BEGIN

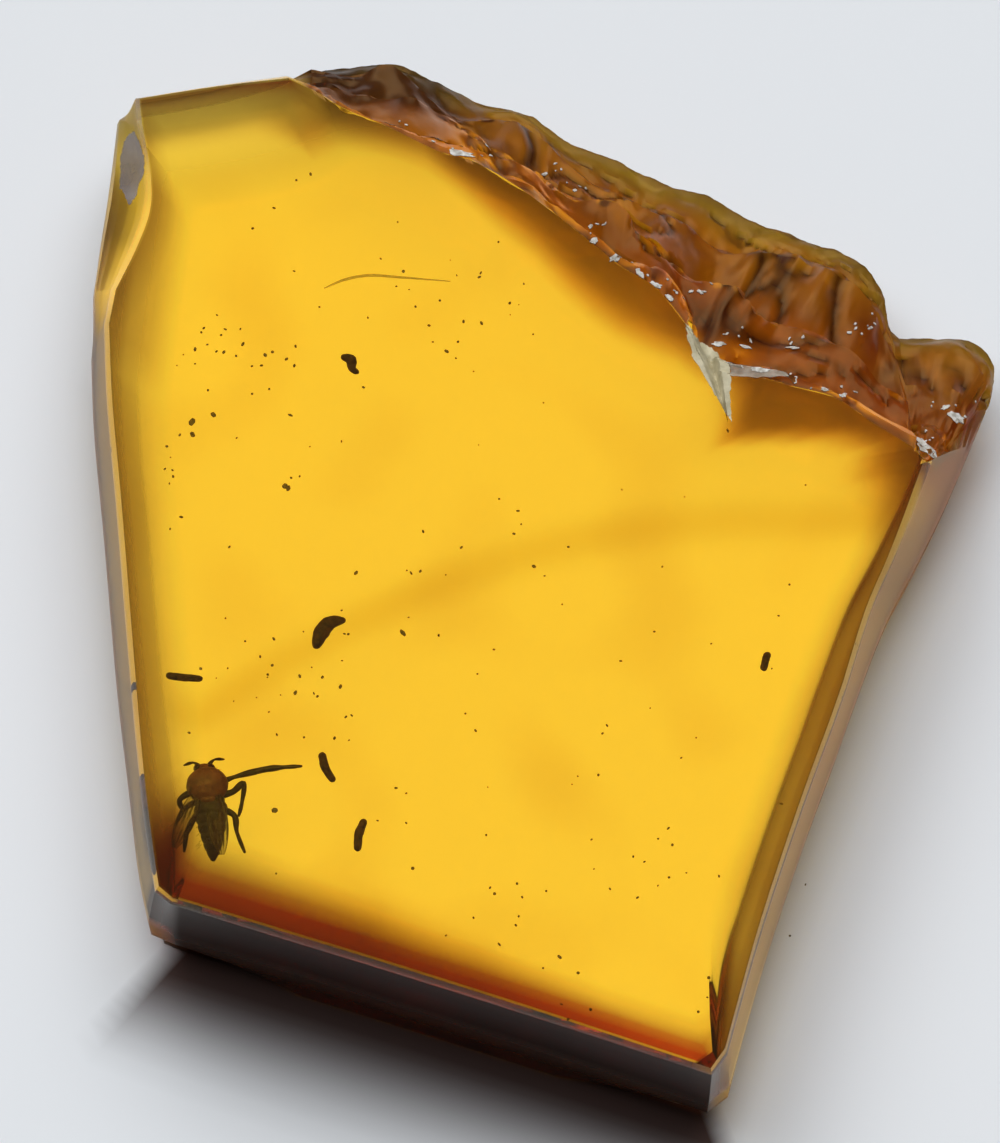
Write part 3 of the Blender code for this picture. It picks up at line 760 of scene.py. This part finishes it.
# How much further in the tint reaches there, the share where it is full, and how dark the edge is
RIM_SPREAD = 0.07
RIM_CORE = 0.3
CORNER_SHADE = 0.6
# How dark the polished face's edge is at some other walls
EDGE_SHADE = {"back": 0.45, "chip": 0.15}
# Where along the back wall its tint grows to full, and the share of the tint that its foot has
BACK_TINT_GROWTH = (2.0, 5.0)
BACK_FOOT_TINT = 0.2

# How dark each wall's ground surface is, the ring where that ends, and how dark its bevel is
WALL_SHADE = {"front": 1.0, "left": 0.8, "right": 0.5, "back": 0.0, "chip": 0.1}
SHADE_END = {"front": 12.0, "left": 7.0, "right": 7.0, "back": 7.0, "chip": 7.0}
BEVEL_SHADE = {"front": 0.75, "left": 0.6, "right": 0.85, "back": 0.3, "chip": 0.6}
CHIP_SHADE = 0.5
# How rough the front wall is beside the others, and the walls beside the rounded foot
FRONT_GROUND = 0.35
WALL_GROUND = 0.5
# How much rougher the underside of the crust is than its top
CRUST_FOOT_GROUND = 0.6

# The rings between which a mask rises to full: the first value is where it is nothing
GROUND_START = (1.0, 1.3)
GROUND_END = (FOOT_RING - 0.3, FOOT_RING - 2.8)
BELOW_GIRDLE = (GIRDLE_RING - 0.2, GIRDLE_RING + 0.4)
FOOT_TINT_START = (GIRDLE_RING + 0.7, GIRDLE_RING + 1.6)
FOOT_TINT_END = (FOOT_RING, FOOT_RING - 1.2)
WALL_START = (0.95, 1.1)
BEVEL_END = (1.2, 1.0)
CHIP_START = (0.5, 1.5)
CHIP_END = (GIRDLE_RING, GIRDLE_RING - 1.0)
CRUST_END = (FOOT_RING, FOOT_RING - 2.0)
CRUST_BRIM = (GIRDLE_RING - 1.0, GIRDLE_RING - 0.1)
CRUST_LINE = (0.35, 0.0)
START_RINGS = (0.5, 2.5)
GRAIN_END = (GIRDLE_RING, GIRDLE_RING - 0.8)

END

What needs to be done: Hand back the material above in full, exactly as written.

Task answer:
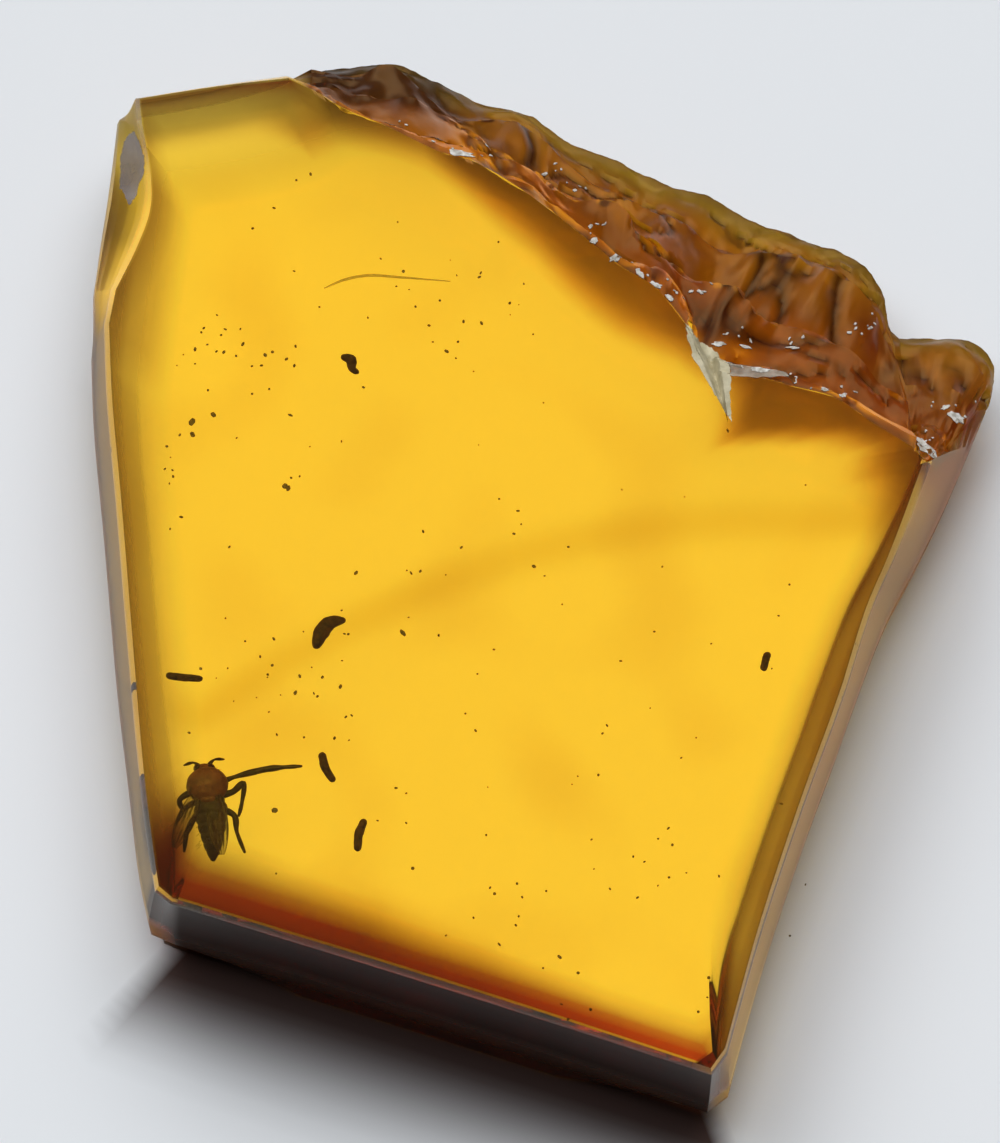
Write part 3 of the Blender code for this picture. It picks up at line 760 of scene.py. This part finishes it.
# How much further in the tint reaches there, the share where it is full, and how dark the edge is
RIM_SPREAD = 0.07
RIM_CORE = 0.3
CORNER_SHADE = 0.6
# How dark the polished face's edge is at some other walls
EDGE_SHADE = {"back": 0.45, "chip": 0.15}
# Where along the back wall its tint grows to full, and the share of the tint that its foot has
BACK_TINT_GROWTH = (2.0, 5.0)
BACK_FOOT_TINT = 0.2

# How dark each wall's ground surface is, the ring where that ends, and how dark its bevel is
WALL_SHADE = {"front": 1.0, "left": 0.8, "right": 0.5, "back": 0.0, "chip": 0.1}
SHADE_END = {"front": 12.0, "left": 7.0, "right": 7.0, "back": 7.0, "chip": 7.0}
BEVEL_SHADE = {"front": 0.75, "left": 0.6, "right": 0.85, "back": 0.3, "chip": 0.6}
CHIP_SHADE = 0.5
# How rough the front wall is beside the others, and the walls beside the rounded foot
FRONT_GROUND = 0.35
WALL_GROUND = 0.5
# How much rougher the underside of the crust is than its top
CRUST_FOOT_GROUND = 0.6

# The rings between which a mask rises to full: the first value is where it is nothing
GROUND_START = (1.0, 1.3)
GROUND_END = (FOOT_RING - 0.3, FOOT_RING - 2.8)
BELOW_GIRDLE = (GIRDLE_RING - 0.2, GIRDLE_RING + 0.4)
FOOT_TINT_START = (GIRDLE_RING + 0.7, GIRDLE_RING + 1.6)
FOOT_TINT_END = (FOOT_RING, FOOT_RING - 1.2)
WALL_START = (0.95, 1.1)
BEVEL_END = (1.2, 1.0)
CHIP_START = (0.5, 1.5)
CHIP_END = (GIRDLE_RING, GIRDLE_RING - 1.0)
CRUST_END = (FOOT_RING, FOOT_RING - 2.0)
CRUST_BRIM = (GIRDLE_RING - 1.0, GIRDLE_RING - 0.1)
CRUST_LINE = (0.35, 0.0)
START_RINGS = (0.5, 2.5)
GRAIN_END = (GIRDLE_RING, GIRDLE_RING - 0.8)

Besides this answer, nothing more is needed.